PEKIN — The inmates in C Pod at the Tazewell County Justice Center were not sentenced to art class.

They did not have to accept the challenge to turn soap cakes into intricate, even delicate carvings of spider webs, flowers, medieval crosses and — as the World Series unfolded — baseball team logos.

It was their ideas to color their creations with coffee grounds mixed with water into a brown paste and red, green and yellow Jolly Rancher candies melted into a glaze in their pod microwave.

They were in jail because they’re accused or convicted criminals.

Some of them also are artists, with capacity for sincerity and flair that perhaps they haven’t shown since their grade school days.

In October, Correctional Officer Marissa Force gave the men in C Pod that chance.

“They were ecstatic, to be honest,” Force said this week, when she told each one during a head count to start her month-long second shift assignment to the pod that she wanted them to show off their creative side.

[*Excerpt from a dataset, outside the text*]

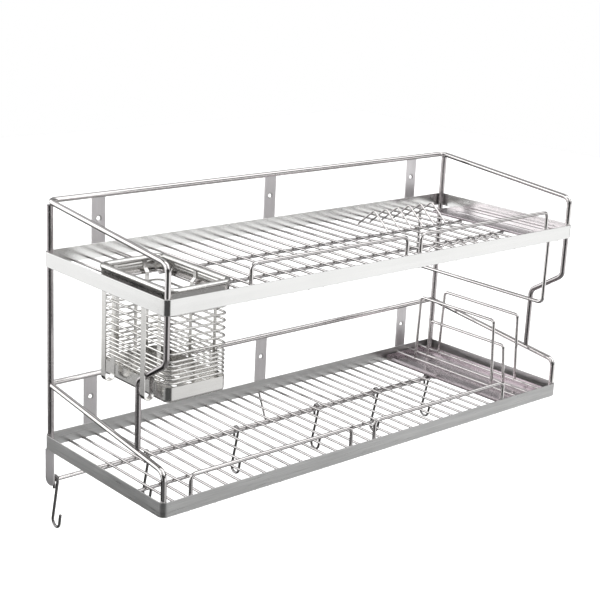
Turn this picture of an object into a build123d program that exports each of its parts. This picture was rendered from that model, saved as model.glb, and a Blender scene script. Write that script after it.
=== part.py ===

“I gave them two weeks,” until Halloween, she said. At the end, she and Jail Superintendent Earl Helm were so impressed with the finished products — and the morale boost that broke the boredom of jail time — that they rewarded the whole pod “with popcorn and a movie,” Helm said.

That sounds nothing like what the public envisions as punishment behind bars, he acknowledged. “Most people think it’s a cell and bread and water, and it isn’t far from that.”

The soap-carving project, however, “was harmless, didn’t cost anything, was productive and caused no problems. And that was the goal,” Helm said.

The good it did for some of the inmates came shining through, Force said. One inmate, facing a possible lengthy prison term for manufacturing meth, “wants to let the public know what it meant to him” to use his “very artistic” talents as he tries to retrieve his soul from the criminal path he took, Force said.

Another etched those sentiments into his carving. “The Old Me — RIP,” is written above a carved and colored rose stem. On the cake’s other side he added, “Thank You Staff of TCJC.”

Given the carving instruments they were allowed to use, their projects required every bit of the two weeks Force allotted.

“They had their fingernails, combs, the flat-end toothbrush we give out as part of our `welcome pack’ and colored pencils,” Force said. The pencils were the only sharp tools they could use.

Of the 38 men assigned to the pod in October, 23 took part in the project, said Force. From a slow start she saw the inmates turn to their individual projects with growing interest and intensity each day. “They’d help each other out,” Force said.

“One came to me three times and said, `Ms. Force, I broke my cake again, can I have another?’ and I’d say, show me the broken one, and I’d give him one.”

That inmate eventually carved a worthy replica of the “T” featured on the baseball caps of the Texas Rangers, who lost to the St. Louis Cardinals in the series played during the carving project’s weeks. Of course, another inmate carved the St. Louis logo.

Force said she got the idea for the project from a TV show that featured an episode about a similar project in a prison. Other pod-supervising officers, she said, stage inmate activities including playing card Spades tournaments.

“I don’t know the rules” for those, Force said.

“And some (inmates) bend the rules,” Helm chuckled.

The soap-carving project featured no winners or losers, Force said, just artists, who celebrated their achievements with popcorn and a movie in C Pod.